The only thing you can really do is extend the interval times for registration, keep-alives and subscriptions. That will reduce how much data is being transferred as less requests will be made.

Quick sanity check confirms that it’s the phones using that bandwidth. Captured about 15 minutes of all network traffic from the hosted instance to a PCAP file (which grew to about 267 MB) and opened it up inside of the I/O Graphs on Wireshark.

Then compared the graph for total Bytes used for all packets to packets separated out by office location for this particular deployment (total of 5) where I know for a fact that the only ports that are accessible from these locations are SIP over TCP and RTP. For this particular graph I’ve filtered out all RTP packets.

Now on to figuring out how to break down what type of traffic is the heaviest user to see if settings can be adjusted to reduce that usage.

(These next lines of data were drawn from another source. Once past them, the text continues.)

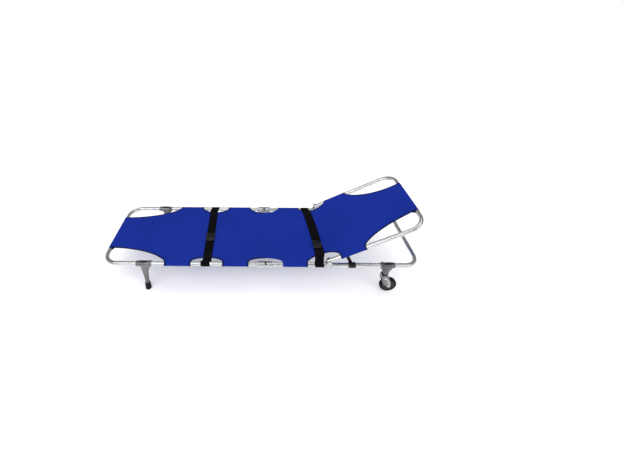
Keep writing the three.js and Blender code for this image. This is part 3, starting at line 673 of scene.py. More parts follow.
pair(low_rivet.make("near_prop_low_rivet", ["steel"], -1), "prop_struts", "fastener",
     ["SIDE_strut_rivet"])

# ---------------------------------------------------------------- legs
SLEEVE_R = 0.0158


def ring_at(cx, cy, z, rx, ry, power=2.0, steps=40):
    out = []
    for k in range(steps):
        t = 2 * math.pi * k / steps
        c, s = math.cos(t), math.sin(t)
        out.append((cx + rx * math.copysign(abs(c) ** (2 / power), c),
                    cy + ry * math.copysign(abs(s) ** (2 / power), s), z))
    return out


def sleeve(shell, x, half, r=SLEEVE_R):
    shell.turn([(0, -half), (r - 0.0006, -half), (r, -half + 0.0006), (r, half - 0.0006),
                (r - 0.0006, half), (0, half)], (x, 0, RAIL_Z), "x", 48)


def top_pad(x, half):
    """The dark plate let into the sleeve's top; its two screws are made by pad_screws."""
    shell = Shell()
    outline = rounded([(x - half, -0.009), (x + half, -0.009), (x + half, 0.009),
                       (x - half, 0.009)], 0.004, 4)
    rings = []
    for r in (0.0152, 0.0170, 0.0176):
        shrink = 0.92 if r > 0.0172 else 1.0
        rings.append([(x + (u - x) * (0.985 if shrink < 1 else 1), r * math.sin(v * shrink / r),
                       RAIL_Z + r * math.cos(v * shrink / r)) for u, v in outline])
    shell.loft(rings)
    return shell


def pad_screws(x, half):
    shell = Shell()
    for way in (-1, 1):
        c = x + way * (half - 0.007)
        shell.turn([(0, 0.0170), (0.0026, 0.0170), (0.0026, 0.0178), (0.0018, 0.0183),
                    (0.0010, 0.0183), (0.0010, 0.0178), (0, 0.0178)], (c, 0, RAIL_Z), "z", 20)
    return shell


def gusset(x, left, right, drop):
    """The web that ties a leg to its sleeve, narrowing down the leg."""
    edges = []
    for reach in (right, -left):
        way = math.copysign(1, reach)
        edges.append([(x + reach, RAIL_Z - 0.006), (x + reach, RAIL_Z - 0.019),
                      (x + reach * 0.66, RAIL_Z - 0.038), (x + way * 0.0150, RAIL_Z - drop)])
    return edges[0] + edges[1][::-1]


leg = Shell()
lx, lh = FOOT_LEG_X, 0.046
sleeve(leg, lx, lh)
leg.loft([ring_at(lx, 0, z, rx, ry, p) for z, rx, ry, p in (
    (0.197, 0.0225, 0.0130, 3.2), (0.180, 0.0212, 0.0129, 3.0), (0.160, 0.0192, 0.0127, 2.8),
    (0.135, 0.0168, 0.0125, 2.5), (0.105, 0.0147, 0.0122, 2.2), (0.070, 0.0129, 0.0120, 2.0),
    (0.040, 0.0119, 0.0118, 2.0), (0.012, 0.0116, 0.0116, 2.0))])
leg.plate(gusset(lx, 0.029, 0.040, 0.074), -0.0045, 0.0045)
bore = Shell()
bore.turn([(0, -0.06), (0.0132, -0.06), (0.0132, 0.06), (0, 0.06)], (lx, 0, RAIL_Z), "x", 64)
near_leg = leg.make("near_front_leg", ["cast"], -1)
bore_tool = bore.make("bore_tool", ["cast"], -1)
cast(near_leg, 0.0014, 5, 0.16, [bore_tool])
pair(near_leg, "SIDE_foot_leg_body", "leg_casting", ["SIDE_foot_leg"])
pair(top_pad(lx, 0.030).make("near_front_leg_pad", ["nylon"], -1), "SIDE_foot_leg_body",
     "black_plastic", [])
pair(pad_screws(lx, 0.030).make("near_front_leg_screws", ["steel"], -1), "SIDE_foot_leg_body",
     "fastener", [])

tip = Shell()
tip.turn([(0, 0.0), (0.0150, 0.0), (0.0170, 0.0008), (0.0178, 0.0030), (0.0176, 0.0080),
          (0.0166, 0.0092), (0.0174, 0.0104), (0.0172, 0.0150), (0.0163, 0.0162),
          (0.0170, 0.0174), (0.0166, 0.0300), (0.0160, 0.0420), (0.0164, 0.0440),
          (0.0160, 0.0476), (0.0148, 0.0484), (0.0125, 0.0480), (0.0122, 0.0400),
          (0.0120, 0.0125), (0, 0.0118)], (lx, 0, 0), "z", 48)
pair(tip.make("near_leg_ferrule", ["rubber"], -1, sharp=45), "SIDE_foot_leg_body", "rubber",
     ["SIDE_foot_tip"])

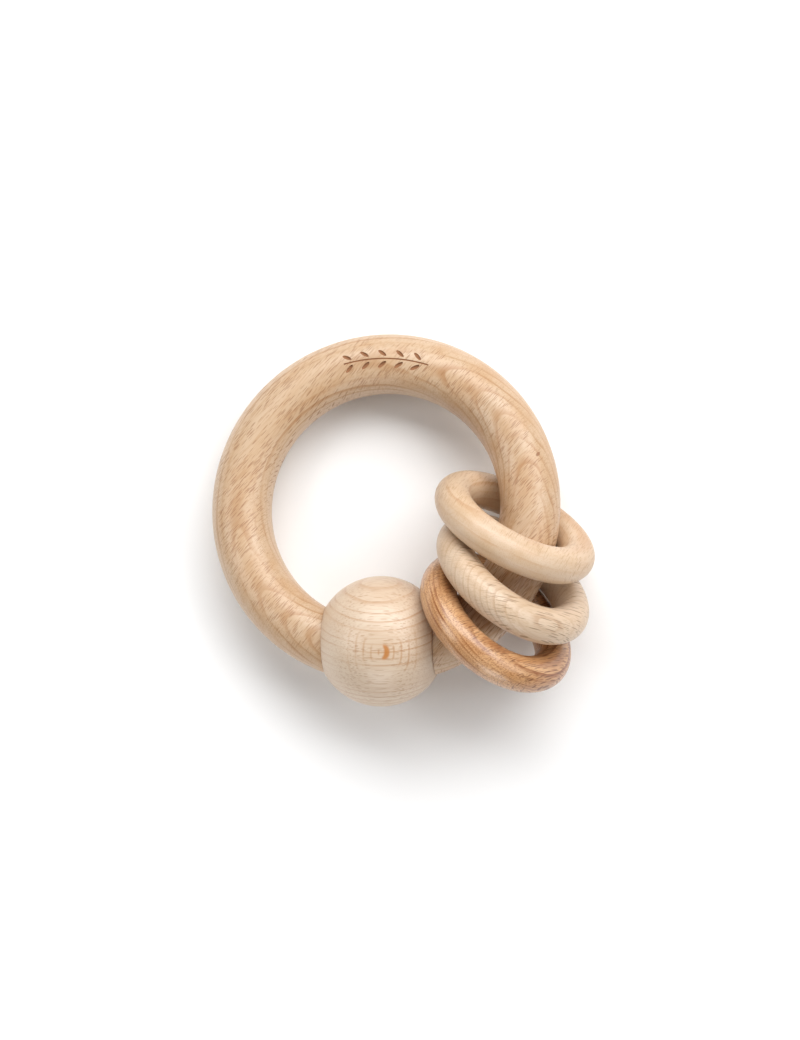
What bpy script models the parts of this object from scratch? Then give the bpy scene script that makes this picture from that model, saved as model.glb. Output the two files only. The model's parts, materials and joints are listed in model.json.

Oh should have also mentioned that scale checks out as well since Office #2 has by far the most phones and Office #5 has the fewest.

The only relevant keep-alive setting on the PBX is under the the chan_pjsip driver settings under Asterisk SIP settings.

The registration and subscription intervals are set on the phones.

Am I missing any other spots?

That setting only impacts TCP/TLS based transports. If that is what you are doing, you’re fine. However, if you are using UDP transports then the qualify_frequency for the individual endpoints/aors is used.

Yea, all endpoints are configured to use SIP over TCP instead of UDP.

Well then the numbers I gave need to be adjusted to be a bit higher as TCP is a bigger payload thus the packet size increases. Plus TCP is an ongoing connection, not really sure how much that adds to it all as there more being done like handshakes vs fire and forget.